"Nous avons retrouvé le bonheur de savourer notre travail' : pour les créateurs italiens Dolce et Gabbana, la crise "aiguise l'inventivité"
En novembre, Milan a annoncé la tenue de ses Fashion Weeks de janvier et février 2021 en espérant un retour prochain "aux rencontres physiques". En attendant le retour sur les podiums, la marque Dolce & Gabbana tourne des mini-films diffusés en ligne
Les stylistes italiens Domenico Dolce et Stefano Gabbana, 62 et 58 ans, estiment que la crise de la Covid, source d'énormes difficultés, a été aussi un stimulus incroyable pour la créativité et l'inventivité.
Cette crise les a forcés à lever le pied et à retrouver une ambiance proche de leurs débuts au milieu des années 80, ont expliqué à l'AFP les deux créateurs au cours d'un entretien dans un palais de la griffe à Milan à l'occasion du tournage de mini-films pour les collections haute couture. Ces vidéos sont diffusées en ligne et proposées en lieu et place du traditionnel défilé, Covid oblige.
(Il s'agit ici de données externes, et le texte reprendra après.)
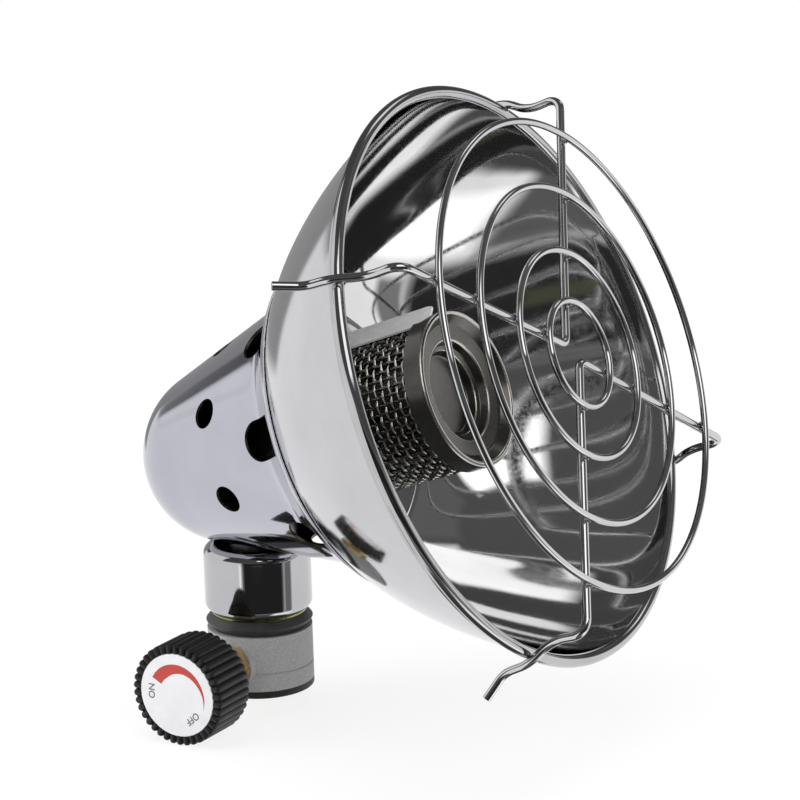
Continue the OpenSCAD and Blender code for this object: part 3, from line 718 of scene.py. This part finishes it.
# ---------------------------------------------------------------- knob
def knob_grip():
    """The ribbed grip: round ribs along its side that run over its front edge up to the dial."""
    ribs, points_a_rib, deep, front_round = 38, 12, 0.72, 0.9
    back = KNOB_FRONT - KNOB_LEN

    def valley(a):
        """0 on a rib's top, 1 between two ribs."""
        t = (a * ribs / TURN) % 1.0
        return (abs(t - 0.5) * 2) ** 2.4

    # Each point: radius, height, and how much lower a valley is in radius and in height.
    line = [(9.0, back + 2.2, 0, 0), (9.0, back, 0, 0), (KNOB_R - 1.6, back, 0.3, 0),
            (KNOB_R - 0.7, back + 0.12, 0.5, 0), (KNOB_R - 0.2, back + 0.5, 0.68, 0), (KNOB_R, back + 1.2, deep, 0)]
    line += [(KNOB_R, back + 1.2 + (KNOB_LEN - 2.2) * u, deep, 0) for u in fractions(4, 1)]
    line += [(KNOB_R - front_round * (1 - math.cos(t)), KNOB_FRONT - 1.0 + front_round * math.sin(t),
              deep, 0.75 * math.sin(t)) for t in [math.pi / 2 * u for u in fractions(6, 1)]]
    line += [(12.6, KNOB_FRONT - 0.08, 0.5, 0.8), (11.95, KNOB_FRONT - 0.1, 0.2, 0.7),
             (11.62, KNOB_FRONT - 0.2, 0.0, 0.5), (11.56, KNOB_FRONT - 1.1, 0.0, 0), (0.0, KNOB_FRONT - 1.12, 0.0, 0)]
    hub = rounded([(9.0, back + 2.2), (9.0, back + 9.0, 0.6), (5.6, back + 9.0, 0.4), (5.6, back + 1.0, 0.3),
                   (3.02, back + 1.0)], closed=False)
    return [lathe(line, knob, ribs * points_a_rib, closed=False, depth=valley),
            lathe(hub, knob, 96, closed=False)]


piece("knob_grip", knob_grip(), M_KNOB, body="knob_turning", stands_for=("knob",), sharp=48)

plate = [(0, DIAL_Z - 0.8), (DIAL_R, DIAL_Z - 0.8), (DIAL_R, DIAL_Z, 0.2), (0, DIAL_Z)]
piece("dial_plate", [lathe(rounded(plate, closed=False), knob, closed=False)], M_DIAL, body="knob_turning",
      stands_for=("dial_disc",))


def dial_point(angle, r, z):
    """A point on the dial: angle counter-clockwise from the top, in degrees."""
    a = math.radians(angle)
    return knob(-r * math.sin(a), r * math.cos(a), z)


def crescent():
    """The red mark: thick at its end by ON, running out to a point by OFF."""
    verts, n = [], 72
    start, full, tip = 61.0, 29.0, -110.0
    for u in fractions(n):
        angle = start + (tip - start) * u
        out = (0.75 + 0.03 * max(0.0, (-60 - angle) / 50)) * DIAL_R
        width = 0.28 * min(1.0, (angle - tip) / (full - tip)) * DIAL_R + 0.01
        verts += [dial_point(angle, r, z) for r, z in ((out, DIAL_Z - 0.02), (out, DIAL_Z + 0.03),
                                                       (out - width, DIAL_Z + 0.03), (out - width, DIAL_Z - 0.02))]
    rings = rows_of(n + 1, 4)
    return verts, skin(rings) + [rings[0], rings[-1]]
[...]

Comment vivez-vous en tant que créateurs cette période très particulière ?
Stefano Gabbana : Domenico et moi sommes deux personnes positives, nous ne nous sommes pas laissés abattre par le fait qu'on ne pouvait pas faire certaines choses. Mais bien sûr, tout est plus difficile. Mais je dois rappeler que quand la marque est née en 1984, nous n'avions que 3 millions de lires (1 500 euros). Nous faisions des manteaux à partir de molleton parce que nous ne pouvions pas les faire en cachemire, nous faisions des vêtements en jersey faute d'argent pour acheter des tissus plus précieux. C'est une situation que l'on peut comparer à celle d'aujourd'hui : nous ne pouvons pas acheter cela, faire cela. Cela aiguise l'inventivité. Quand Domenico et moi sommes sous pression, nous donnons le meilleur de nous-mêmes. Nous aimons les défis.
Domenico Dolce : Ceci fait partie de l'italianité. Nous sommes vraiment italiens à 1000%. Dans les moments de catastrophe, il faut recourir à l'inventivité, la créativité, ne pas s'arrêter, ne pas pleurer sur son sort, il faut réagir, avec optimisme, positivité.
La situation est compliquée pour le secteur du luxe qui va voir cette année ses ventes chuter de plus de 20% mondialement. Comment cela se passe-t-il pour votre maison ?
Stefano Gabbana : La majeure partie du travail se fait en ligne. Dans certains pays, les magasins sont ouverts comme en Chine, dans d'autres non, notamment en Europe et aux États-Unis. Nous avons enregistré une croissance de 170% en quatre mois sur l'e-commerce car tout le monde achète de cette manière. Il y a un côté positif à cette situation, on s'adapte à un nouveau mode d'acquisition, qui était déjà très développé aux États-Unis et en Amérique du Sud.
Comment avez-vous pu réaliser cette collection haute couture ?
Stefano Gabbana : Nous avons toutes les ressources humaines en interne, les couturiers (ières), les brodeurs (euses), tout est fait à Milan. Nous avons réussi lentement à le faire, nous n'étions pas certains d'y parvenir.
Domenico Dolce : Les défilés haute couture sont prévus généralement six mois, voire un an à l'avance (...) Nous nous sommes demandé : qu'est-ce qui est important en ce moment ? Faire un défilé classique nous semblait un peu inutile, un peu stérile. Au début Stefano était pour faire quelque chose, moi un peu contre. Je ne voulais rien faire mais lui a insisté. Pour nous, cette collection a été thérapeutique. Peut-être que cette situation qui nous a bloqués d'un certain côté, nous a débloqués de l'autre. Nous nous sommes sentis libres de rompre les règles.
Stefano Gabbana : Dans cette collection nous avons proposé des vêtements plutôt classiques, comme une petite robe noire, pour les femmes plus mûres (...) mais pour les plus jeunes nous avons cassé tout ce qu'il était possible de casser et nous avons reconstruit, d'une manière complètement nouvelle.
Est-ce que la crise a changé votre façon de travailler ?
Stefano Gabbana : Avant on avait trop de choses à faire, le rythme était frénétique, là il s'est ralenti.
Domenico Dolce : Il y avait cette angoisse du faire, de manquer de temps, maintenant - et cela nous rend très heureux - nous avons le temps de penser. Nous sommes revenus comme dans les années 1985-86 (...) Nous avons retrouvé le bonheur de savourer notre travail.